Pour la fiscalité, la TVA à l'air de relever de l'UE, mais je ne sais pas exactement comment : les médias ont l'air de dire qu'il faut une autorisation européenne pour changer un taux de TVA sur un domaine particulier en France.
Rédigé par : guerby | 20 novembre 2005 à 09:24
Si ma mémoire est bonne, le budget est à environ 1,04% du RNB européen, ce qui est assez ridicule si l'on se dit qu'une grande partie sert à financer la PAC.
Pour ce qui est de la TVA, il me semble que l'Union fixe des minima et maxima, ainsi que les domaines dans lesquels les Etats peuvent appliquer une TVA réduite. (comme sur la presse, par exemple).

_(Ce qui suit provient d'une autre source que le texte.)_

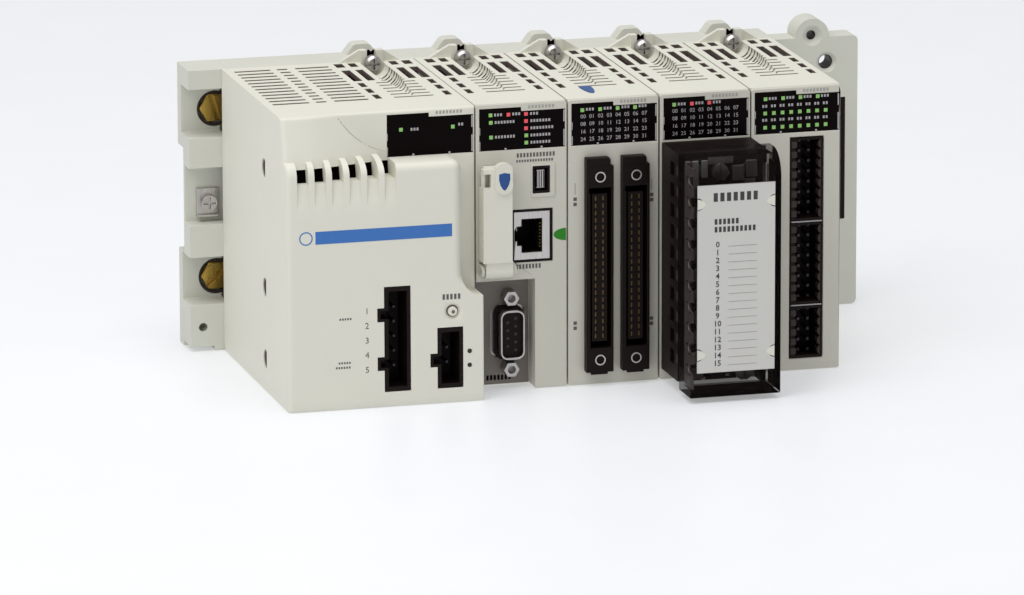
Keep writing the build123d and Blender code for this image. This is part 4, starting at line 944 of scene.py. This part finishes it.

Il me semble que le traité simplifait pas mal de choses et était plutôt bon. Cependant, je réjoins BS sur le fait qu'il était temps que les eurocrates et autres euromaniaques se rendent compte qu'il existe une réalité sous les concepts et comprennent que les peuples se posent des questions.
Ce qui me frappe, pour cotoyer des fonctionnaires européens, c'est à quel point ils sont persuadés (et il ont peut-être malheureusement raison), que le contenu du traité passera sous d'autres formes, et que rien ne peut arrêter la construction. Les référendums sont un contre temps fâcheux mais vraiment pas insurmontable à leurs yeux. Les peuples n'ont de toute façon rien compris, il ne faudrait tout de même pas s'y arrêter (pensent-ils).
Rédigé par : bliblo | 21 novembre 2005 à 05:26
bliblo, merci pour ces précisions, si tu as une URL d'un document précisant les règles européennes sur la TVA je suis interessé.
Rédigé par : guerby | 21 novembre 2005 à 16:36
Sur la TVA : elle peut etre percue "a la source" (dans le pays de production) ou "a la destination" (dans le pays de consommation). L'UE aurait pu adopter le second principe ; alors la TVA n'aurait eu aucune consequence sur le commerce entre pays membres, puisque une voiture achetee en France aurait toujours ete taxee a 18,6%, qu'elle ait ete produite en France ou en Belgique. Bien sur, si la France avait un taux de TVA sur les voitures plus bas que la Belgique, on risquait de voir les Belges traverser la frontiere pour acheter en France. Au moment de la creation du Marche Unique, on a juge que cela ferait mauvais effet ; d'ou l'adoption, a l'origine temporaire, du principe de taxation a la source. Mais il creait effectivement des distorsions de concurrence (les Belges pouvaient rendre leurs voitures plus competitives en reduisant leur TVA), si bien qu'on a limite les plages des differents taux possibles, avec bien sur toutes sortes d'exceptions et de regles speciales---cf l'annexe H (dans mon souvenir) ou on a loge les services que le gouvernement francais voulait taxer moins lourdement.
Rédigé par : Bernard Salanie | 21 novembre 2005 à 23:54
Je vous rejoins sur l'idée que le rejet du texte n'a pas eu les conséquences cataclysmiques annoncées. Mais je pense que, dans l'intérêt pragmatique que vous citez, il fallait voter le titre I, qui avait l'avantage de clarifier la position de la Commission et du Parlement.